Soon, business and development became the essence of his life, and the Internet company he founded merged with PayPal in 2001. He made $170 million off of PayPal’s IPO.
“Personal bankruptcy was a daily conversation”
Back in 2008, Tesla had severe financial issues. In fact, it almost collapsed, and Musk simply couldn’t let that happen – even if that meant spending his last $35 million that he made from the PayPal deal to keep the production going.
And that’s exactly what he did. As a result, he got the funding that let him sell parts of the company in small portions. Which led to the birth of Model S.
The flipside of that coin is that somewhere in 2009, he went broke.
In addition to all that, he was suing his wife in a divorce case. Imagine yourself in his shoes.

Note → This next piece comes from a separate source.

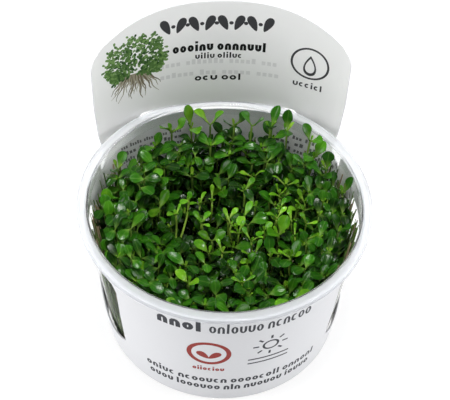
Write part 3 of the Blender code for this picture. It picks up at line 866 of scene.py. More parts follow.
def sprig_shapes():
    """A bush of small leaves over a tangle of pale roots."""
    rng = random.Random(12)
    base_x, base_y = -30.2, 78.4
    shapes = []
    for i in range(34):
        turn = math.radians(-138 + 2.8 * i + rng.uniform(-4, 4))
        length = rng.uniform(5.0, 13.0)
        phase = rng.uniform(0, math.tau)
        path = []
        for step in range(8):
            far = length * step / 7
            sway = 0.55 * math.sin(phase + step * 1.5) * step / 7
            x = base_x + (i - 17) * 0.24 + math.cos(turn) * far * 0.8 + sway
            path.append((x, base_y + math.sin(turn) * far))
        ink = "root_print" if i % 3 else "root_dark"
        shapes.append((ink, [stroke(path, rng.uniform(0.7, 1.1), 0.14)]))
    leaves = []
    for _ in range(760):
        turn = math.radians(rng.uniform(-14, 194))
        reach = (8.0 + 8.8 * max(0.0, math.sin(turn)) ** 1.2) * rng.uniform(0.84, 1.06)
        far = reach * math.sqrt(rng.uniform(0.0, 1))
        x = base_x + math.cos(turn) * far * 1.1
        y = base_y + math.sin(turn) * far
        leaves.append((far / reach, x, y, turn))
    for depth, x, y, turn in sorted(leaves):
        shade = min(2, int(rng.random() * 2.0 + depth * 0.9))
        green = ("green_dark", "green_mid", "green_light")[shade]
        length, width = rng.uniform(1.2, 1.9), rng.uniform(0.9, 1.35)
        shapes.append((green, [leaf_shape(x, y, length, width, turn + rng.uniform(-1.3, 1.3), 8)]))
    return shapes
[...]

At that point, Elon had two choices: launch a premature Tesla IPO or borrow money from friends. As you can guess, he sacrificed for the good of the company once again, getting himself into debt.
The rest of Musk’s story is well known. What I wanted to put emphasis on is what he had to go through and the decisions he made during highly complex times.
Whenever I think I’m having a bad streak in business, I just remember Elon’s story, and my day gets brighter.